FIFA's Blatter juggles sponsor pressure, voters
ZURICH (Reuters) - Four of FIFA's six biggest sponsors raised pressure on Sepp Blatter to accept reform of soccer's scandal-torn governing body, as the president welcomed delegates due to re-elect him with jugglers and folk dancing.
While Blatter was opening the 61st FIFA Congress on Tuesday at a party in an ice-hockey arena, English soccer chiefs were seeking support for their proposal that Wednesday's election, with the incumbent as sole candidate, should be postponed.
FA President Prince William was "fully supportive" of the proposal and "considers the transparency of the international governing body to be integral to the good governance of the game," said a spokeswoman for St James's Palace.
Postponing the election appeared unlikely, though, with even Jack Warner, the suspended vice-president who said on Monday Blatter must be stopped, issuing an extraordinary letter urging Caribbean Football Union officials to vote for the incumbent.
Among the clearest calls for reform at the world governing body came from anti-corruption watchdog Transparency International, who said FIFA should allow an external inquiry.
England's Football Association (FA) made a similar call but of more concern to FIFA may be the views of sponsors.
Visa Inc and Emirates Airlines were the latest of FIFA's most important sponsors, or Partners as the governing body calls them, to express disquiet at recent allegations of corruption.
"The current situation is clearly not good for the game and we ask that FIFA take all necessary steps to resolve the concerns that have been raised," Visa Europe said in a statement.

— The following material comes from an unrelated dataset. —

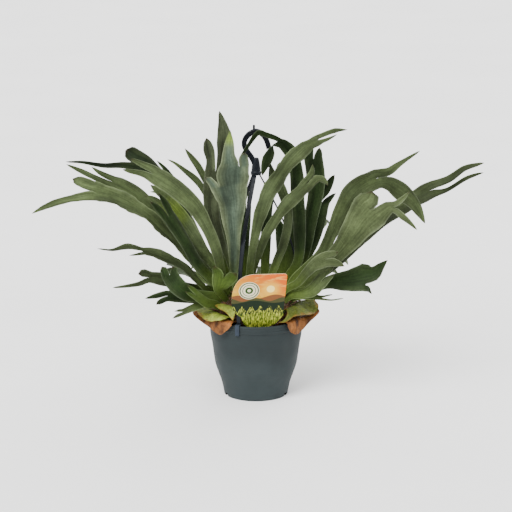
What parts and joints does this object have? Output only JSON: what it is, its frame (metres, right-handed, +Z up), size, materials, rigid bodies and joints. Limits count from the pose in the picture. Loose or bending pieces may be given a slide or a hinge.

Emirates airline expressed its concern saying it was "disappointed with the issues that are currently surrounding the administration of the sport."
Earlier, Coca-Cola said the allegations were "distressing and bad for the sport." German sportswear maker Adidas also said the controversy had hurt soccer.
The other two members of the six-strong group of Partners, Sony and Hyundai-Kia, had made no comment on the recent claims of bribery in the presidential election campaign and in last year's World Cup vote.
The situation has been widely referred to as the worst crisis the game has faced but Blatter, the 75-year-old Swiss who has run soccer since 1998, has been downplaying the problem.
"Crisis? Where is the crisis?," Blatter asked reporters in a bad-tempered news conference on Monday.
Crisis or not, Franz Beckenbauer, the German former playing great who sits on FIFA's decision-making executive committee, said the current situation had spoiled the atmosphere.
"I feel very sad because the atmosphere before was great," Beckenbauer told Al Jazeera television. "I liked to be on the committee. It is the United Nations of football, a really great mixture, but now the atmosphere is very bad."
On Tuesday, Blatter told delegates they had a duty to protect the sport, while International Olympic Committee (IOC) president Jacques Rogge recalled the Salt Lake City corruption crisis in his organization.
"Thirteen years ago we had to face the same ordeal regarding the Salt Lake City Games," Rogge said, apparently offering support to Blatter, who sits on the IOC as FIFA boss.
"The IOC however ultimately emerged a stronger organization and from within."
The only way Blatter will not be given a new term is if the Congress proposes and passes a motion to call off the election with the support of 75 percent of voting delegates.
That is unlikely to happen because while Blatter may not be able to connect with fans, he is highly skilled at talking to the only audience that really matters to his future -- the voting delegates at the Congress.
Since Blatter became president the governing body has grown rich thanks to its ability to generate billions of dollars from television rights to major tournaments as well as sponsorship deals with large corporations.
Not all of the sponsors are happy, but none has issued a public ultimatum demanding change.
The reason for all the concern from fans, officials, national associations, governments and now sponsors is clear.
In the space of a few days, Qatar has been tainted by suggestions it bought the 2022 World Cup; the head of Asian soccer, Mohamed bin Hammam, and CONCACAF chief Warner have been suspended over bribery allegations; and Bin Hammam withdrew from the presidential race, leaving Blatter to run unopposed.
FIFA's general secretary Jerome Valcke has since said he did not mean to suggest Qatar had used bribes to get the World Cup, Qatar has flatly denied any wrongdoing, Bin Hammam has launched an appeal against his provisional suspension and Warner called the ethics committee hearing a kangaroo court.
While FIFA's current "difficulties," as Blatter has called them, have moved from the back page of newspapers to the front, calls for reform from outside the sport have got louder.
"They should postpone the election and really clear up everything, take some time and then hold a new election," Sylvia Schenk, sports advisor for the Berlin-based watchdog Transparency International, told Reuters.
Australian Les Murray, who sits on the world soccer governing body's 13-man ethics committee, called for "complete structural" reform at FIFA, while Brazil's 1970 World Cup-winning captain Carlos Alberto Torres led calls for change from the sport's most successful country.
"There should be a general change, there are so many good people who could take office," Carlos Alberto told Reuters.